Previous floods in the late ’90s have really opened our eyes and made us realize okay, we can’t engineer ourselves out of each problem, we’re going to be faced with new challenges every day. For example, after those floods, we now have a great system there. Now, we have to challenge that we have very dry summers, can you imagine that, like the country that has 800 years of experience in keeping the water out, is now trying to figure out how to keep the water in. We are aware that we will face these challenges, and the challenges will change over time. We also accept that we don’t know how it will happen. So we have thus created the Delta program. It’s a framework for a policy. Basically, we create the conditions for us as a government to handle whatever nature is going to throw at us in the next 50, 60, 70 years. Overall, my job is to just help others have a better, safer city.
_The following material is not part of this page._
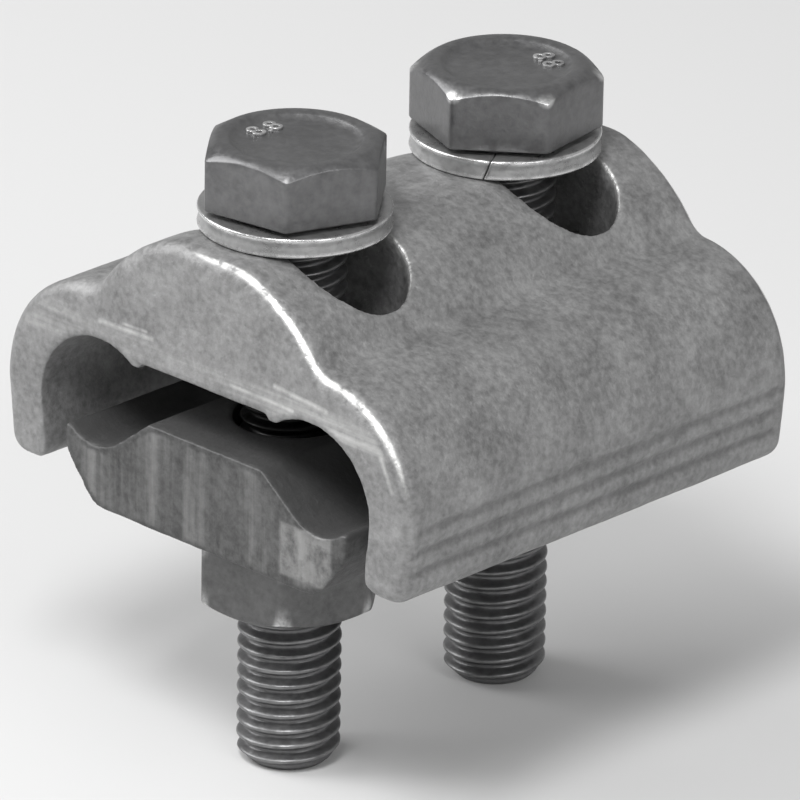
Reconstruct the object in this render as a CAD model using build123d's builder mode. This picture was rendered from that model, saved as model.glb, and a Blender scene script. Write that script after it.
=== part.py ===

WHAT TIPS DO YOU HAVE FOR A CITY LIKE DETROIT?
I’m not sure if people from Detroit are aware of their unique situation. As I am in Urban Planning, I always look at the city and its environment and you are in the dead center of the Great Lakes. If people aren’t aware that they have such a big water reserve, that can cause issues. Currently, the water levels are high – people are saying they have never seen it so high before and then there is another issue with the algae bloom. With so much fresh water, people couldn’t use the water for drinking water because of algae. There are a unique set of issues there and people are finally realizing that something needs to be done. First creating healthy lakes that will give you fresh drinking water and also give you the added value of beauty.
We have had so many conversations about the redevelopment of Detroit. You never realize that you are in a potent water location. When thinking about rebuilding, maybe you should consider giving the water a bit more presence through green roofing, highlighting ponds and streams, and the Detroit River. Don’t hide the water. Embrace it. Make it seen.